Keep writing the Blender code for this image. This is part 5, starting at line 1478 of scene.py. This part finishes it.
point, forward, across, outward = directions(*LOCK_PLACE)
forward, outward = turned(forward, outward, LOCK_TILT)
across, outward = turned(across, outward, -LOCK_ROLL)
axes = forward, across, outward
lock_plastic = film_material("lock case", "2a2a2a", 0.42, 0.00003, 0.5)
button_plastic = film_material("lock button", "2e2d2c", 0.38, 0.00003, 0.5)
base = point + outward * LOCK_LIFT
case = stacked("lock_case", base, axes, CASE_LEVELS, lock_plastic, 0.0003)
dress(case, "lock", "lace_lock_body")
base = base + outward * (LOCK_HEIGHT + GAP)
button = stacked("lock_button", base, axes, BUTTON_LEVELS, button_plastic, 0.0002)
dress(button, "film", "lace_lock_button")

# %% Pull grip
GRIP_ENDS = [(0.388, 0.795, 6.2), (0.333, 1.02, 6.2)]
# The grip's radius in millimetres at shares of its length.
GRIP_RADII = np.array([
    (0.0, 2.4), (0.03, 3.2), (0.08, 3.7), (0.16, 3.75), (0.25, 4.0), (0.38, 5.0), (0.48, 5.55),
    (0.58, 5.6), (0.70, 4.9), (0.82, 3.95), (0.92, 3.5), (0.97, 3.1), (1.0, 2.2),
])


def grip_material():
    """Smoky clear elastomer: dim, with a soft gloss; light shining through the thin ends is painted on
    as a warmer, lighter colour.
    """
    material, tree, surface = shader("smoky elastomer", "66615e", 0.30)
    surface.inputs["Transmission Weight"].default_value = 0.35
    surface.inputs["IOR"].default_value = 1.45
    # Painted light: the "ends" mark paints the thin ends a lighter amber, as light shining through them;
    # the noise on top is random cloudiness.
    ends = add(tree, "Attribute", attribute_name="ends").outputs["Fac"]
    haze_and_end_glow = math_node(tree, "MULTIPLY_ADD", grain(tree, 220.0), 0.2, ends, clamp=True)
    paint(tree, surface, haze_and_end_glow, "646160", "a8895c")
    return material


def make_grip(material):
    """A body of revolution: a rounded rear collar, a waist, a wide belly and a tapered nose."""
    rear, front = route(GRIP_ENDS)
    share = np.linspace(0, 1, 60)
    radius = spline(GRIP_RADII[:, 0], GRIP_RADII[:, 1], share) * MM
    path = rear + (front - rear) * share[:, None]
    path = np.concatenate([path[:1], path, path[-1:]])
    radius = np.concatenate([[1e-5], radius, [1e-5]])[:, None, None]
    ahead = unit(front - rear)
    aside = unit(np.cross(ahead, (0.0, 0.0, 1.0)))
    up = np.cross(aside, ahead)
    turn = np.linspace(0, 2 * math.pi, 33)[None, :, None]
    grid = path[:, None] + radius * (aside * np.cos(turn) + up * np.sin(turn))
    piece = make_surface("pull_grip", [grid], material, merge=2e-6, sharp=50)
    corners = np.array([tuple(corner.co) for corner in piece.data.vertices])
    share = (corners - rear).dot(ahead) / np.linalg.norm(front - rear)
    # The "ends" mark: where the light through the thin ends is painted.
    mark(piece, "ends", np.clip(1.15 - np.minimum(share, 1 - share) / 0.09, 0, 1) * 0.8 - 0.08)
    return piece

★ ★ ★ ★

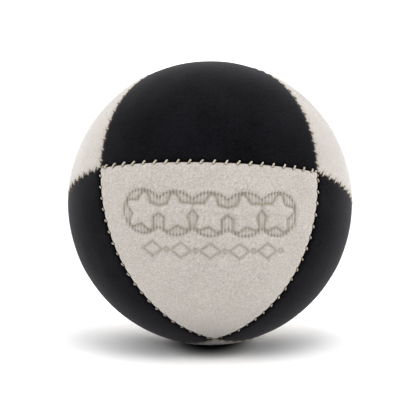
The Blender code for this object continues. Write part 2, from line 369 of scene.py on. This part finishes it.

★ ★ ★ ★

= AIM OF THE TASK =
Gather up the lines that contain the word "Blender".

= WRITTEN RESPONSE =
Keep writing the Blender code for this image. This is part 5, starting at line 1478 of scene.py. This part finishes it.
The Blender code for this object continues. Write part 2, from line 369 of scene.py on. This part finishes it.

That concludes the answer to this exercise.